EPA Now Says It’s Not to Blame for Gold King Mine Spill
On August 5, a crew from the Environmental Protection Agency caused a spill of 3 million gallons of water laden with mercury, arsenic, and other toxic metals from the Gold King mine into a river that supplies drinking water for three states.
While the EPA initially promised to hold itself accountable in the same manner that it would hold a private party, it is becoming increasingly evident that this assertion was not entirely accurate.
After the spill, the EPA commissioned an initial analysis of what happened from the Department of the Interior Bureau of Reclamation (BOR).
The Bureau of Reclamation found that the EPA hit a spring with a backhoe to cause the spill, but the report did not assign blame. Now, a new EPA report has the same failing, further showing that the EPA report is shirking responsibility for its actions.
The EPA’s Report
In their report, the EPA claims it was engaged in only “careful scraping and excavation” with a backhoe outside the mine. “Just prior to finishing, a team noticed a water spout a couple of feet high in the air near where they had been excavating.”
The report goes on to say that the spout (that they just happened to notice) quickly turned into a gusher of yellow toxic water.
It seems the EPA would have us believe the mine erupted on its own (which is like arguing, but, Your Honor, I was just carrying the gun when it went off all on its own!).

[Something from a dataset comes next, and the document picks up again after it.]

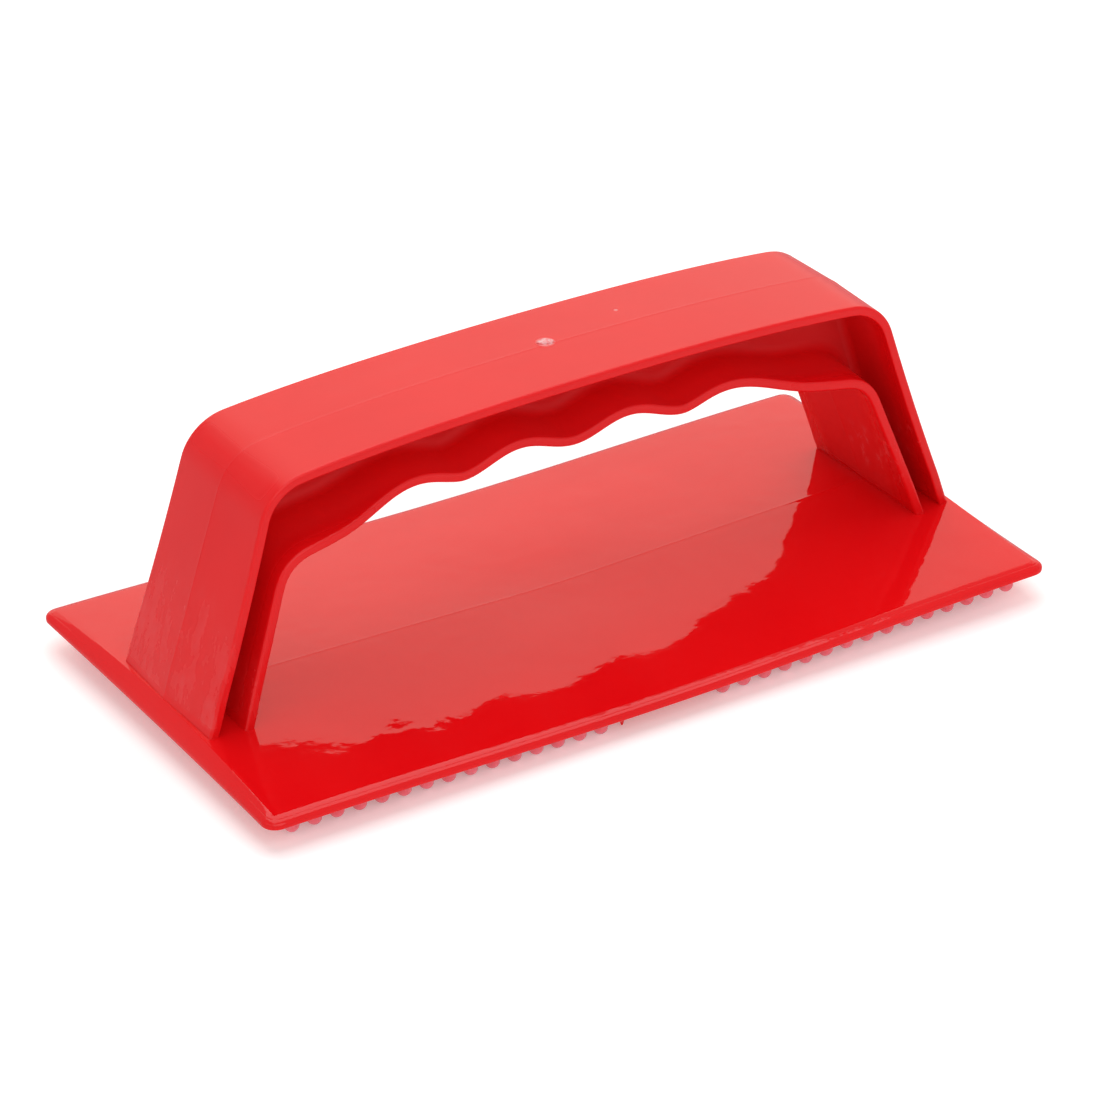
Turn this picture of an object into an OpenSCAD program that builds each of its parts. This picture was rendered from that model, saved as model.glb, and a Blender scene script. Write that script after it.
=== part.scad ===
// Hand pad holder: a moulded plate with an I-section bow handle, and two
// studded grip mats stuck under the plate. Millimetres. Z = 0 is the plane
// that the lowest stud tips stand on, X runs along the plate, +Y to its back.

/* [Plate] */
// Length of the plate
plate_l = 230; // [200:1:260]
// Width of the plate
plate_w = 120.6; // [100:0.2:140]
// Thickness of the plate along its middle line
plate_t = 5.8; // [4.5:0.1:7]
// Thickness of the plate along its long edges
edge_t = 3.1; // [2.5:0.1:4]
// Corner radius of the plate, seen from above
corner_r = 4; // [2:0.5:10]
// How far the middle of the plate sags below its two ends
bow = 1.85; // [0:0.05:3]

/* [Handle] */
// Height of the handle top above the underside of the plate ends
handle_h = 72.1; // [66:0.1:80]
// Drop of the handle top from its middle to its corners
arch = 4.0; // [1:0.1:6]
// Half length of the handle at its foot
foot_x = 111; // [104:0.5:113]
// Half length of the handle where the top and the leg lines cross
top_x = 90.4; // [84:0.1:96]
// Outer corner radius of the handle
bend_r = 14; // [8:0.5:20]
// Thickness of the palm flange
palm_t = 2.9; // [2:0.1:4]
// Thickness of the finger flange
finger_t = 3.0; // [2:0.1:4]
// Thickness of the web between the flanges
web_t = 3.0; // [2:0.1:5]
// Width of the handle at its foot
foot_w = 45.8; // [38:0.2:54]
// Width of the handle at its top
top_w = 40.2; // [32:0.2:46]
// Width of the finger flange at its waist
waist_w = 31; // [26:0.5:38]

/* [Finger grip] */
// Height of the middle ridge above the underside of the plate ends
grip_z = 50.9; // [48:0.1:54]
// Half length of the scalloped stretch
grip_x = 71; // [64:0.5:76]
// Half length of the finger opening at the plate
opening_x = 99.5; // [96:0.5:101]
// Depth of the four finger scallops
scallop = 3.8; // [0:0.1:5]

/* [Grip mats] */
// Spacing of the studs along X
pitch_x = 6.26; // [5.5:0.01:6.5]
// Spacing of the studs along Y
pitch_y = 6.4; // [5.5:0.1:6.5]
// Studs in a row along X, on each mat
studs_x = 15; // [4:1:15]
// Rows of studs along Y
studs_y = 18; // [4:1:18]
// Distance from the middle of the plate to the first stud
first_x = 18.1; // [12:0.1:20]
// Diameter of a stud
stud_d = 4.2; // [3:0.1:4.8]
// Length of a stud below its backing
stud_h = 4.1; // [2.5:0.1:5]
// Thickness of the mat backing
mat_t = 1.15; // [0.8:0.05:2]
// Thickness of the adhesive film
film_t = 0.15; // [0.1:0.05:0.4]

/* [Hidden] */
red = [0.88, 0.10, 0.08];
rose = [0.90, 0.36, 0.38];
glue = [0.93, 0.90, 0.80];
stud_r = stud_d / 2;
// height of the underside of the plate at its ends; the innermost studs are
// the lowest, and their tips stand on Z = 0
z0 = stud_h + mat_t + film_t + bow * (1 + cos(360 * first_x / plate_l)) / 2;
mat_e = stud_r + 0.6;

// underside of the plate: level at both ends, lowest in the middle
function bowz(x) = z0 - bow * (1 + cos(360 * x / plate_l)) / 2;

// top line of the handle
function topz(x) = z0 + handle_h - arch * pow(abs(x) / top_x, 2);
corner_z = topz(top_x);
foot_z = z0 + 2;
// height where the leg lines meet the plate
seat_z = z0 + 4.7;
lean = atan2(foot_x - top_x, corner_z - seat_z);
// slope of the plate top from its middle line to its long edges
roof = atan(2 * (plate_t - edge_t) / plate_w);
slope = atan(2 * arch / top_x);
turn = 90 - lean - slope;
tan_l = bend_r * tan(turn / 2);
// centre of the corner bend
leg_t = [top_x + tan_l * sin(lean), corner_z - tan_l * cos(lean)];
bend_c = [leg_t[0] - bend_r * cos(lean), leg_t[1] - bend_r * sin(lean)];
foot_px = foot_x + (seat_z - foot_z) * tan(lean);

// right half of the handle's outer outline, moved inward by d
function outer_half(d) = concat(
    [for (i = [0:10]) let (x = i / 10 * (bend_c[0] + (bend_r - d) * sin(slope))) [x, topz(x) - d]],
    [for (i = [1:9]) let (a = 90 - slope - i / 10 * turn)
        [bend_c[0] + (bend_r - d) * cos(a), bend_c[1] + (bend_r - d) * sin(a)]],
    [[leg_t[0] - d * cos(lean), leg_t[1] - d * sin(lean)],
     [foot_px - d / cos(lean), foot_z]]);

// right half of the finger opening: scallops, then the inside of the leg
function ridge(x) = z0 + grip_z - 3.1 * pow(x / grip_x, 2);
mid_x = grip_x * 0.458;
function groove(x) = x < mid_x
    ? scallop * pow(sin(180 * x / mid_x), 2)
    : scallop * pow(sin(180 * pow((x - mid_x) / (grip_x - mid_x), 0.78)), 2);
function legside(u) = seat_z + (ridge(grip_x) - seat_z) * pow(1 - pow(u, 2.6), 0.92);
function inner_half() = concat(
    [for (i = [0:32]) let (x = i / 32 * grip_x) [x, ridge(x) + groove(x)]],
    [for (i = [1:15]) let (u = sin(90 * i / 16)) [grip_x + u * (opening_x - grip_x), legside(u)]],
    [[opening_x, seat_z]]);

// the same line moved outward by d along its own normal
function unit(v) = v / norm(v);
function moved(p, d) = [for (i = [0:len(p) - 1])
    let (a = p[max(i - 1, 0)], b = p[min(i + 1, len(p) - 1)], t = unit(b - a))
    i == 0 ? p[0] + [0, d] : p[i] + d * [-t[1], t[0]]];

function both(p) = concat([for (q = p) q], [for (i = [len(p) - 1:-1:1]) [-p[i][0], p[i][1]]]);
function closed(p) = both(concat(p, [[p[len(p) - 1][0], foot_z]]));

module across(w) {
    rotate([90, 0, 0]) linear_extrude(height = w, center = true) children();
}

// front and back faces lean in towards the top
module width_envelope() {
    rotate([90, 0, 90]) linear_extrude(height = plate_l, center = true)
        polygon([[-foot_w / 2, 0], [foot_w / 2, 0], [foot_w / 2, seat_z],
                 [top_w / 2, z0 + handle_h + 1], [-top_w / 2, z0 + handle_h + 1], [-foot_w / 2, seat_z]]);
}

// the finger flange is narrower where the fingers curl
function waist(x) = abs(x) < 42 ? waist_w / 2
    : abs(x) > 80 ? foot_w / 2
    : waist_w / 2 + (foot_w - waist_w) / 2 * (1 - cos(180 * (abs(x) - 42) / 38)) / 2;
module waist_envelope() {
    xs = [-plate_l / 2, -80, -74, -68, -61, -54, -48, -42, 42, 48, 54, 61, 68, 74, 80, plate_l / 2];
    linear_extrude(height = 100)
        polygon(concat([for (x = xs) [x, -waist(x)]], [for (i = [len(xs) - 1:-1:0]) [xs[i], waist(xs[i])]]));
}

module for_both_sides(h) {
    intersection_for (s = [-1, 1]) translate([0, 0, h]) rotate([s * roof, 0, 0]) translate([0, 0, -h]) children();
}

module plate() {
    n = 32;
    xs = [for (i = [0:n]) plate_l * (i / n - 0.5)];
    ridge_z = z0 + plate_t;
    intersection() {
        across(plate_w) polygon(concat([for (x = xs) [x, bowz(x)]],
            [[plate_l / 2, z0 + 12], [-plate_l / 2, z0 + 12]]));
        // two tilted tops, one to each side, meet in a ridge along the middle
        for_both_sides(ridge_z) across(plate_w + 20)
            polygon(concat([[-plate_l / 2 - 1, z0 - 14], [plate_l / 2 + 1, z0 - 14],
                            [plate_l / 2 + 1, bowz(plate_l / 2) + plate_t]],
                [for (i = [n:-1:0]) [xs[i], bowz(xs[i]) + plate_t]],
                [[-plate_l / 2 - 1, bowz(plate_l / 2) + plate_t]]));
        union() {
            for (w = [[0, corner_r], [corner_r, 0]])
                translate([0, 0, 20]) cube([plate_l - 2 * w[0], plate_w - 2 * w[1], 60], center = true);
            for (sx = [-1, 1], sy = [-1, 1])
                translate([sx * (plate_l / 2 - corner_r), sy * (plate_w / 2 - corner_r), -10])
                    cylinder(h = 60, r = corner_r, $fn = 48);
        }
    }
}

module palm_flange() {
    intersection() {
        across(60) difference() {
            polygon(both(outer_half(0)));
            polygon(both(concat(outer_half(palm_t), [[foot_px - palm_t / cos(lean) + 1 * tan(lean), foot_z - 1]])));
        }
        width_envelope();
    }
}

module finger_flange() {
    intersection() {
        across(60) difference() {
            polygon(closed(moved(inner_half(), finger_t)));
            polygon(both(concat(inner_half(), [[opening_x, foot_z - 1]])));
        }
        width_envelope();
        waist_envelope();
    }
}

module web() {
    across(web_t) difference() {
        polygon(both(outer_half(palm_t / 2)));
        polygon(both(concat(inner_half(), [[opening_x, foot_z - 1]])));
    }
}

module body_moulding() {
    color(red) union() {
        plate();
        palm_flange();
        finger_flange();
        web();
    }
}

// a layer that follows the underside of the plate, from depth d0 to depth d1
module layer(x0, x1, hw, d0, d1) {
    n = 12;
    xs = [for (i = [0:n]) x0 + (x1 - x0) * i / n];
    across(2 * hw) polygon(concat([for (x = xs) [x, bowz(x) - d1]],
        [for (i = [n:-1:0]) [xs[i], bowz(xs[i]) - d0]]));
}

module stud() {
    rotate_extrude($fn = 24) union() {
        translate([0, 0]) square([stud_r, stud_h - stud_r + 0.4]);
        intersection() {
            circle(r = stud_r, $fn = 24);
            translate([0, -stud_r]) square([stud_r, stud_r]);
        }
    }
}

mat_x0 = first_x - mat_e;
mat_x1 = first_x + (studs_x - 1) * pitch_x + mat_e;
mat_y = (studs_y - 1) / 2 * pitch_y + mat_e;

module grip_mat(s) {
    color(rose) union() {
        layer(s * mat_x0, s * mat_x1, mat_y, film_t, film_t + mat_t);
        for (i = [0:studs_x - 1], j = [0:studs_y - 1])
            let (x = s * (first_x + i * pitch_x))
                translate([x, (j - (studs_y - 1) / 2) * pitch_y,
                           bowz(x) - film_t - mat_t - stud_h + stud_r]) stud();
    }
}

module adhesive_film(s) {
    color(glue) layer(s * (mat_x0 + 0.5), s * (mat_x1 - 0.5), mat_y - 0.5, 0, film_t);
}

module grip_mat_left() { grip_mat(-1); }
module grip_mat_right() { grip_mat(1); }
module adhesive_film_left() { adhesive_film(-1); }
module adhesive_film_right() { adhesive_film(1); }

body_moulding();
grip_mat_left();
grip_mat_right();
adhesive_film_left();
adhesive_film_right();
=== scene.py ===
import bpy, bmesh, math
import numpy as np
from mathutils import Matrix, Vector


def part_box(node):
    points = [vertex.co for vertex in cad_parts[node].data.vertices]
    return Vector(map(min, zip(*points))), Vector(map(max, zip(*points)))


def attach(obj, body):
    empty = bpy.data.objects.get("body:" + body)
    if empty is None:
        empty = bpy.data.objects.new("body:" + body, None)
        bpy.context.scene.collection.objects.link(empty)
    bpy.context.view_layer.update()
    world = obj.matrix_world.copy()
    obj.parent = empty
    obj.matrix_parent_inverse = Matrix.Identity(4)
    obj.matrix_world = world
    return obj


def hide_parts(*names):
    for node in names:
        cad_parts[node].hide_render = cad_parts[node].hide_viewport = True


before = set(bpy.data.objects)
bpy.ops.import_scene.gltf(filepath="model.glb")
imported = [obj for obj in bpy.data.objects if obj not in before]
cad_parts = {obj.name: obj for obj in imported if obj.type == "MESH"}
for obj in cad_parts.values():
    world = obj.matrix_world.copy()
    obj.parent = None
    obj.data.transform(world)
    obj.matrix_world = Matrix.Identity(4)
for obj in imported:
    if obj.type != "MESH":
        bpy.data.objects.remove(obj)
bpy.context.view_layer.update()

# ------------------------------------------------------------------ sizes, in millimetres
L, W = 230.0, 120.6              # plate
BOW, TWIST = 1.85, 0.78          # sag of the middle, and twist of the plate at its corners
RC = 4.0                         # plan corner radius
T0, TE = 5.8, 2.75                # plate thickness along its middle line and inside its edge
lo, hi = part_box("body_moulding")
Z0 = float(lo[2]) * 1000.0 + BOW  # height of the plate's underside at its ends
SEAT = 4.7


def bow(x):
    return -BOW * (1 + np.cos(2 * np.pi * x / L)) / 2


def warp(p):
    """The plate's slight twist, carried up into the handle, and the drawn-in ends."""
    p = np.array(p, float)
    x, y, z = p[:, 0].copy(), p[:, 1].copy(), p[:, 2].copy()
    th = -TWIST / (W / 2) * (x / (L / 2))
    p[:, 2] = z + y * th
    p[:, 1] = y - (z - Z0) * th
    low = np.clip(1 - (z - Z0 - 8) / 6, 0, 1)
    p[:, 0] = x - np.sign(x) * 0.5 * (np.abs(x) / (L / 2)) ** 6 * (1 - np.clip(np.abs(2 * y / W), 0, 1) ** 2) * low
    return p


def make(name, verts, faces):
    me = bpy.data.meshes.new(name)
    me.from_pydata((np.asarray(verts, float) / 1000.0).tolist(), [], faces)
    me.validate()
    ob = bpy.data.objects.new(name, me)
    bpy.context.scene.collection.objects.link(ob)
    bm = bmesh.new()
    bm.from_mesh(me)
    bmesh.ops.recalc_face_normals(bm, faces=bm.faces)
    bm.to_mesh(me)
    bm.free()
    return ob


# ------------------------------------------------------------------ plate
def z_top(x, y):
    ay = (np.sqrt(y * y + 0.6) - 0.77) / (W / 2 - 3.0)
    t = T0 - (T0 - TE) * (0.55 * ay + 0.45 * ay * ay)
    dip = -0.55 * np.exp(-(x / 24.0) ** 2) * np.exp(-(y / 20.0) ** 2)
    return Z0 + bow(x) + t + dip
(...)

The EPA’s report goes on to allege that the mine entrance (or adit) was larger than they “anticipated,” and the “fact that the adit opening was about 2 times the assumed 8 to 10 foot maximum adit height resulted in a closer than anticipated proximity to the adit brow, and combined with the pressure of the water was enough to cause the spout and blowout.”
In other words, the mine did it!
Is it possible that the spill was caused by the EPA being careless? Nope. The authors claim they were digging “to better inform a planned consultation” scheduled for nine days later.
Essentially, the EPA claims that the spill was an act of God, rather than its own fault.
Not a Good Argument
The EPA argument is unpersuasive for two reasons. For starters, the EPA has prosecuted private parties for the same conduct.
The government prosecuted Edward Hanousek, an employee of the Pacific Arctic Railway and Navigation Company, for conduct so similar to the EPA’s that one can simply switch out the nouns in the prosecutor’s closing argument that proved successful in that case.
It would seem to be just as apt to the facts of the Animas River spill:
“When [the backhoe operator] hit that unprotected [spring] and that [3 million gallons of toxic mine water] fired out of that [spring], sprayed up into the air, and got into that [Animas River], the defendants … [became] guilty of negligent discharging [acid mine water] into the [Animas] River.”
Second, although the initial Bureau of Reclamation report buries most of the facts that are relevant to the cause of the spill under 120 pages of superfluous information, the Bureau of Reclamation report includes just enough facts to make it clear that had a private party caused the Animas River spill, the government would probably have criminally prosecuted that party.
Remember EPA Administrator Gina McCarthy’s announcement shortly after the spill occurred?
McCarthy said then that “we want to reassure everyone that the EPA does take full responsibility for the spill.”
It turns out that the federal government’s measure of “full responsibility” has typically meant that criminal charges will be brought for the same conduct by which the EPA caused the Animas River spill as long as only private parties are to blame. The truth is that the EPA has now made several attempts to evade responsibility.
First, the EPA allegedly “doctored” a video of the spill—getting “called on the discrepancy during a House committee hearing.”
Then the EPA commissioned a report from the Bureau of Reclamation that was designed to look credible—which, like a bad student term paper, was lengthy and full of unnecessary charts and illustrations—but recited just enough facts to stay relevant to the spill. And even those facts made the EPA look bad.
Now the EPA has published an eleventh-hour report that not only reads like a term paper written on the bus en route to school, but also evades responsibility almost entirely.
In a glimmer of honesty, the EPA report admits that “[i]n retrospect, and based on information learned [later],” the EPA’s team was “much closer [to the opening of the mine] when excavating on August 5 than they thought.”
This is like saying the Titanic was closer to an iceberg than the captain thought.
Heritage Foundation scholars initially argued that the EPA “should prosecute the subordinate and supervisory EPA officials in this case or stop bringing similar charges against private parties for their negligence.”
Had Hanousek worked for the EPA, it seems, he would never have been stigmatized and punished as a criminal.
After the Bureau of Reclamation report, we argued that “[s]omeone should ask the EPA and the Justice Department why the federal government discriminates in favor of government employees and against private parties.”
Now, after the EPA published its own report, it seems like Congress will have its work cut out for it if it’s going to get even so much as a meaningful acceptance of responsibility from this agency.